-- start Records supplied --
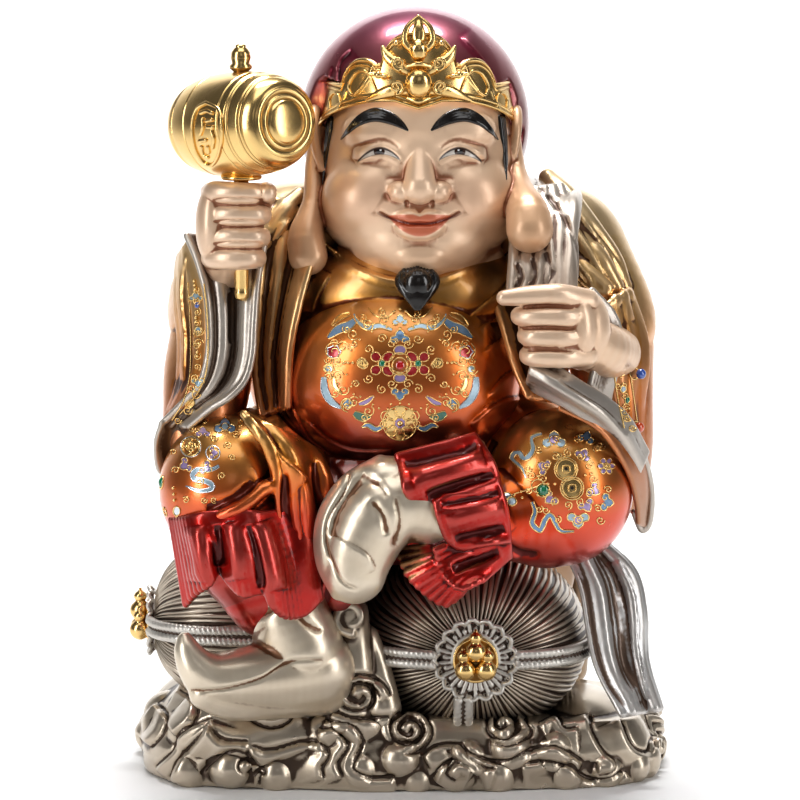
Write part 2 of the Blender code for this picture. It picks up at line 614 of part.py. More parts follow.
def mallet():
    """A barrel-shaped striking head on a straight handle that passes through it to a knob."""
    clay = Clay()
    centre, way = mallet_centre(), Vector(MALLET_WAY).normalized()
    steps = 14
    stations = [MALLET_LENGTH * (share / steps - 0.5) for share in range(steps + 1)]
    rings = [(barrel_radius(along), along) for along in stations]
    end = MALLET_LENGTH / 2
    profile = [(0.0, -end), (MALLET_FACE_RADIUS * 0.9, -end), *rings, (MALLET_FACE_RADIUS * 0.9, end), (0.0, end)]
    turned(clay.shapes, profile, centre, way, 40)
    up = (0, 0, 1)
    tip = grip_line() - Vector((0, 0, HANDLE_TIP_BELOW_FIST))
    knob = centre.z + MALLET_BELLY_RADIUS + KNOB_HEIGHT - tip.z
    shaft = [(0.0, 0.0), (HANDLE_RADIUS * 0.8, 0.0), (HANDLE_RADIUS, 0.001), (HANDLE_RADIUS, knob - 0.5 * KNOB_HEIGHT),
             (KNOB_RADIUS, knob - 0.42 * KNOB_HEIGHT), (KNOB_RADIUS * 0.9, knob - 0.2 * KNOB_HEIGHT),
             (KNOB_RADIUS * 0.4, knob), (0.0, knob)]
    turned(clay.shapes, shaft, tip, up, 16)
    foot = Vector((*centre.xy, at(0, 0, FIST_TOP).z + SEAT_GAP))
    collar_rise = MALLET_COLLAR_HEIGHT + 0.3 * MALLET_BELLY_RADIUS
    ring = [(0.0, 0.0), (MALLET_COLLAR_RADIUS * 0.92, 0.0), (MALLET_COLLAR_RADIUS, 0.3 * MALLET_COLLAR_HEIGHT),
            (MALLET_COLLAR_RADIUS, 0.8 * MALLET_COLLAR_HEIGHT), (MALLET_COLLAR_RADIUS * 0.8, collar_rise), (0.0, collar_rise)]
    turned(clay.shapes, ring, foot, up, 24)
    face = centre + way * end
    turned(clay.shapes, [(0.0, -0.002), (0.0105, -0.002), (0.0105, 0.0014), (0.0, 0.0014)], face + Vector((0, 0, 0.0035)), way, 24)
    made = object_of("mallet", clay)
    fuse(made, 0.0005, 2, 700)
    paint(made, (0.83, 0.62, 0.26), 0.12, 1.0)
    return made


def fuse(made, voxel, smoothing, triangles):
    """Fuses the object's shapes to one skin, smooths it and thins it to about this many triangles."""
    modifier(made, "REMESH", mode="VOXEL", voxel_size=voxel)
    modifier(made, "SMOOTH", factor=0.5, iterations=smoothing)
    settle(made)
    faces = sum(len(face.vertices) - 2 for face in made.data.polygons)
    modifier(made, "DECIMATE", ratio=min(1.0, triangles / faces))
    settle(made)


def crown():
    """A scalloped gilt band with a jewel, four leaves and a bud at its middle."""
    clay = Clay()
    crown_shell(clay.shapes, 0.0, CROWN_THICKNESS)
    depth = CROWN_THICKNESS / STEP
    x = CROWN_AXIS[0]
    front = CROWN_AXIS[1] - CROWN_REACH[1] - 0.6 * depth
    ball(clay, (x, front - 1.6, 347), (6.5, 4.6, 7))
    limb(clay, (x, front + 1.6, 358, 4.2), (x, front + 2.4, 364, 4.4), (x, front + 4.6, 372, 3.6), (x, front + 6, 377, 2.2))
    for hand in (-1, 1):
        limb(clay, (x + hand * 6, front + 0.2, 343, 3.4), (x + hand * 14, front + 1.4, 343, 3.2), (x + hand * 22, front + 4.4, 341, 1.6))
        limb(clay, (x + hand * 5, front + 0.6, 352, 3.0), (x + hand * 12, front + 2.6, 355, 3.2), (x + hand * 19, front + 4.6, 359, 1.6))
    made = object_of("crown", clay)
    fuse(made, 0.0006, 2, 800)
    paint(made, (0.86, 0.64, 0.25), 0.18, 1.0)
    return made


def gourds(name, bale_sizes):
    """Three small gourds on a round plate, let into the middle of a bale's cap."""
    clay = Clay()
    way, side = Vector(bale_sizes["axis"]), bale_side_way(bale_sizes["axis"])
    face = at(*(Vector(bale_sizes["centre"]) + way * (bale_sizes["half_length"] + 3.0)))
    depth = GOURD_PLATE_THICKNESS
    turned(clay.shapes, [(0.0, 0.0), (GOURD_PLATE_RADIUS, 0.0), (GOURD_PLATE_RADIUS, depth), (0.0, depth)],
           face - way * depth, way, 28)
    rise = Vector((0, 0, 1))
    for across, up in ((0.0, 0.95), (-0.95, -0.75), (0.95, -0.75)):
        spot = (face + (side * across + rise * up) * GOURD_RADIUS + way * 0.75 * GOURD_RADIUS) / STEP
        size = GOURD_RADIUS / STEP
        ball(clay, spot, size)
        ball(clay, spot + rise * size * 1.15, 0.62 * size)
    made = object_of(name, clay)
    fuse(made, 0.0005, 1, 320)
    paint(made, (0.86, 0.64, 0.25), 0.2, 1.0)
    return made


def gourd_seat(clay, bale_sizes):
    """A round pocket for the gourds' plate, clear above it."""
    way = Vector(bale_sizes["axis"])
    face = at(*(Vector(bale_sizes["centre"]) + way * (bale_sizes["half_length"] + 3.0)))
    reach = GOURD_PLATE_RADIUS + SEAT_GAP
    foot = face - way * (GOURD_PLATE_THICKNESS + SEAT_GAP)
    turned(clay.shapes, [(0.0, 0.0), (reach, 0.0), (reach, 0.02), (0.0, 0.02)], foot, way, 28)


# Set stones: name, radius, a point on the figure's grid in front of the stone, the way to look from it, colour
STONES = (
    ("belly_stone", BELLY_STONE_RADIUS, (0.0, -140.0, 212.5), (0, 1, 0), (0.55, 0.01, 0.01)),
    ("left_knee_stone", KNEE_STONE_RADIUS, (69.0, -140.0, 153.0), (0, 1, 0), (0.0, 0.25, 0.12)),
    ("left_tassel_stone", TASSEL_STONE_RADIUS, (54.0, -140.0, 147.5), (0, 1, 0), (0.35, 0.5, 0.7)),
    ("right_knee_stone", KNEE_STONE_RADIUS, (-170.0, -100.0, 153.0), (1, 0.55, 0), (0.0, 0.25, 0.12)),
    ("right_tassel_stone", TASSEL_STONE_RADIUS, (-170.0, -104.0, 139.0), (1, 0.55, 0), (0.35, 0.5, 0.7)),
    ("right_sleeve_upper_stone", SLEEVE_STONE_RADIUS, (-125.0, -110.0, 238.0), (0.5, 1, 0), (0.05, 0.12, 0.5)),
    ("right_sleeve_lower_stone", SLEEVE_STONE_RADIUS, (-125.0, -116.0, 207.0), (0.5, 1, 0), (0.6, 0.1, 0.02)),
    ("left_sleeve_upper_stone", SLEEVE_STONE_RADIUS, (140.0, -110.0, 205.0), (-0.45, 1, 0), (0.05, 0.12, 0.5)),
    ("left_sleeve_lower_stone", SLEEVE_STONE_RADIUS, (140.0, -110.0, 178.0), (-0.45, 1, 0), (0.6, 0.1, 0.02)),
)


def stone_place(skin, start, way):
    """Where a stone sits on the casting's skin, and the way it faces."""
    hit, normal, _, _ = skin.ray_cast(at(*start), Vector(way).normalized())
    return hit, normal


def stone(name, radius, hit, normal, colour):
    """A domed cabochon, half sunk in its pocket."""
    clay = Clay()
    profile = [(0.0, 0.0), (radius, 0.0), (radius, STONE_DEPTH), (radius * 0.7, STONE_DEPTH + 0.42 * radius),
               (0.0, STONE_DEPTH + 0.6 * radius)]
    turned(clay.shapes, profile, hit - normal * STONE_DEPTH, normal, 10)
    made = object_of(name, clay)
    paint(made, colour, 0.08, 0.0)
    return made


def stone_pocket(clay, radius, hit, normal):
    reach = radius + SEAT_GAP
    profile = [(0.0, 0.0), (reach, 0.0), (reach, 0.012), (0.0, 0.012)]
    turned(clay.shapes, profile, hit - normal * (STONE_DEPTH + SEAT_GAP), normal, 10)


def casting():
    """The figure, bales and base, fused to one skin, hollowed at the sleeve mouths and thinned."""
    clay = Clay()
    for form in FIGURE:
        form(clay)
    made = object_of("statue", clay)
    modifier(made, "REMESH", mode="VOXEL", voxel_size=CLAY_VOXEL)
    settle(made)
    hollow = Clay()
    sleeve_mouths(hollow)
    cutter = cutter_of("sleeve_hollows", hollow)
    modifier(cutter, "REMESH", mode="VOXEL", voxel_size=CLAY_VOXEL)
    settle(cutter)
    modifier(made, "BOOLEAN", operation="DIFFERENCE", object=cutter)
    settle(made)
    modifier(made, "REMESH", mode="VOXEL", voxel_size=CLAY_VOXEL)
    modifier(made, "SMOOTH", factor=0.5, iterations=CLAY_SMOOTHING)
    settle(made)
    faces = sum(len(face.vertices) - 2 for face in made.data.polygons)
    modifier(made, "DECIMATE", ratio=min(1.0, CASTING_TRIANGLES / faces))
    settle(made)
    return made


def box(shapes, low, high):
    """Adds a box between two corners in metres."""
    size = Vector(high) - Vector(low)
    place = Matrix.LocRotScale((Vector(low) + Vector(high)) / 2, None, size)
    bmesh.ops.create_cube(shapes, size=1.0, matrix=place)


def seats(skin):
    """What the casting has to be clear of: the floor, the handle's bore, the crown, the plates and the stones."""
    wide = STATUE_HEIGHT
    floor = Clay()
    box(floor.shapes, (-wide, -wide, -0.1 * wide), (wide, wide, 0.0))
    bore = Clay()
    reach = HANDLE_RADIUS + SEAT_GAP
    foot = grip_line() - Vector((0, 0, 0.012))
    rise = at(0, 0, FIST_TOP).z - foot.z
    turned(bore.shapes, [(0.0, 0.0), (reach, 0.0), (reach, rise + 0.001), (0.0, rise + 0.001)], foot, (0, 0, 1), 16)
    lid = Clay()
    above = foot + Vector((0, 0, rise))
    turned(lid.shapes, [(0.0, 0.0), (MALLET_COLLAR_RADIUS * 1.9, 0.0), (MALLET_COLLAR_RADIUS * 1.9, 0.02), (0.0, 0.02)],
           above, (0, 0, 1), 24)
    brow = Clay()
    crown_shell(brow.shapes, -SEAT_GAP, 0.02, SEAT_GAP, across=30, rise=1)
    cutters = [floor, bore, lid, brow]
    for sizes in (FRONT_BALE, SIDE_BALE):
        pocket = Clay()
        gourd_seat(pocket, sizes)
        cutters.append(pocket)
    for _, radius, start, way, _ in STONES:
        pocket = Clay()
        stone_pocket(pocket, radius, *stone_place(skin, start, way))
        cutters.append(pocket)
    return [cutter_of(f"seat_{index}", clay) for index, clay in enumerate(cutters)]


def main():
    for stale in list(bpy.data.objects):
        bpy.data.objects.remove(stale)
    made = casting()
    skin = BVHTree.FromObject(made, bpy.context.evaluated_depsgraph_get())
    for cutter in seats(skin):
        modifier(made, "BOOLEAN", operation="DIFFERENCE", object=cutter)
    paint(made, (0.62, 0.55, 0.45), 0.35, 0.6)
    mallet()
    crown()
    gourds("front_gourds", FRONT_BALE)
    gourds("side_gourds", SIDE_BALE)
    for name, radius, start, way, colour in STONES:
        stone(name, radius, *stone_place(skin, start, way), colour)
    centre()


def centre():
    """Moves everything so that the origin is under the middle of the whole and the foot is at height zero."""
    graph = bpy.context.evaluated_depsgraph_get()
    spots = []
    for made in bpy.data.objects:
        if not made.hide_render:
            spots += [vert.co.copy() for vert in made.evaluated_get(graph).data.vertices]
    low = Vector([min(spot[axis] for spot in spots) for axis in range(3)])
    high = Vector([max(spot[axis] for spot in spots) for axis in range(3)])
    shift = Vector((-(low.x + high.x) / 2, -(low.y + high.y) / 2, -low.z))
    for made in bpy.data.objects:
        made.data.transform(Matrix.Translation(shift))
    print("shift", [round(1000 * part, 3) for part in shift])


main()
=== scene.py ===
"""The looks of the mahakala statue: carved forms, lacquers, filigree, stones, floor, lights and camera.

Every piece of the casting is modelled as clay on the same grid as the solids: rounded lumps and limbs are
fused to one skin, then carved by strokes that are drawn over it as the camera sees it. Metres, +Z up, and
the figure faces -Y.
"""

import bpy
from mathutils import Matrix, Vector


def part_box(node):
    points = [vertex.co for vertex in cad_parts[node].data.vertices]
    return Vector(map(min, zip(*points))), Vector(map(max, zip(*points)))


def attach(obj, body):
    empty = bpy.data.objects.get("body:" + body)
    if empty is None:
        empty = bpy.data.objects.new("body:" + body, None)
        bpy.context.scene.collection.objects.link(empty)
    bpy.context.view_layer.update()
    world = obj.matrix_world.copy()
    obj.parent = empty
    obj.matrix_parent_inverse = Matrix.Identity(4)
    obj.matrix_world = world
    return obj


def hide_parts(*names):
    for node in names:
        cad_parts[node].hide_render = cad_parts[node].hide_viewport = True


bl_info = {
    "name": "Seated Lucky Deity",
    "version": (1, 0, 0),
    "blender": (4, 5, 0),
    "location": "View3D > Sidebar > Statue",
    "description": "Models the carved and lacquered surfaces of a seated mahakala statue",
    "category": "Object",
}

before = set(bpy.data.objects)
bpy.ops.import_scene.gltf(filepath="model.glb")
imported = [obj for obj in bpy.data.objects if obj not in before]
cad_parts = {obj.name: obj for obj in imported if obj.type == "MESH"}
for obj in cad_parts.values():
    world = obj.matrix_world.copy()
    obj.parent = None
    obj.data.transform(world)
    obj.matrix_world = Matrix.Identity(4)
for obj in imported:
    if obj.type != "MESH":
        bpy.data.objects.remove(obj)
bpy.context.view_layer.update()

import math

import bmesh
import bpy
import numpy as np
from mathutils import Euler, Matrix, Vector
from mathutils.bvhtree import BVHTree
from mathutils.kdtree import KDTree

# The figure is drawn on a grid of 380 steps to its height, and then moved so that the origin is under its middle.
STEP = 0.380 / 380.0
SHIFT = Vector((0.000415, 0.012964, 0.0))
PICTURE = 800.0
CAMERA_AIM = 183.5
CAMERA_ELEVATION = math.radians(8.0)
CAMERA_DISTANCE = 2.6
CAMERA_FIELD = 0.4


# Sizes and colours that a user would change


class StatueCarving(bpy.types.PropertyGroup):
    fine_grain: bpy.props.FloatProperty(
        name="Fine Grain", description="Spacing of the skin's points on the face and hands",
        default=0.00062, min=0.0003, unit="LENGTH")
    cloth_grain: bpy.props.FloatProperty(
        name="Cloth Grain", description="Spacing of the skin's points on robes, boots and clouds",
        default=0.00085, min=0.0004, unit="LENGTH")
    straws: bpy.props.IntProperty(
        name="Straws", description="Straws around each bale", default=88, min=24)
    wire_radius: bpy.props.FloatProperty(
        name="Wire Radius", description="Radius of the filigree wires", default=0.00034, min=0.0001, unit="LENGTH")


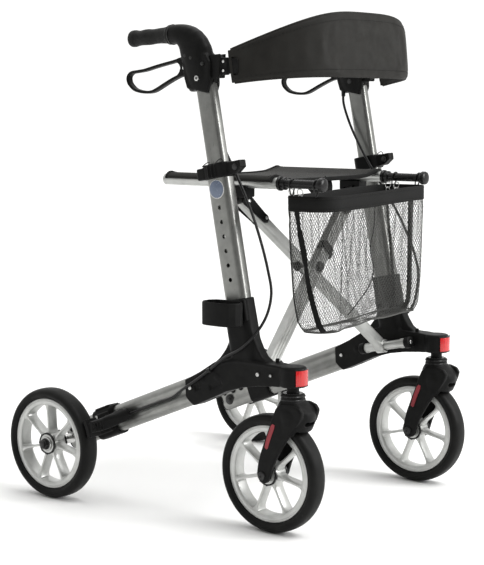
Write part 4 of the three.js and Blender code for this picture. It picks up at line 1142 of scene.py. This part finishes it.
-- end Records supplied --
Aim
Repeat, character for character, the lines of the material above from the line with "high = Vector([max(spot[axis]" through the line with "lights and camera.".

Answer for this exercise
    high = Vector([max(spot[axis] for spot in spots) for axis in range(3)])
    shift = Vector((-(low.x + high.x) / 2, -(low.y + high.y) / 2, -low.z))
    for made in bpy.data.objects:
        made.data.transform(Matrix.Translation(shift))
    print("shift", [round(1000 * part, 3) for part in shift])


main()
=== scene.py ===
"""The looks of the mahakala statue: carved forms, lacquers, filigree, stones, floor, lights and camera.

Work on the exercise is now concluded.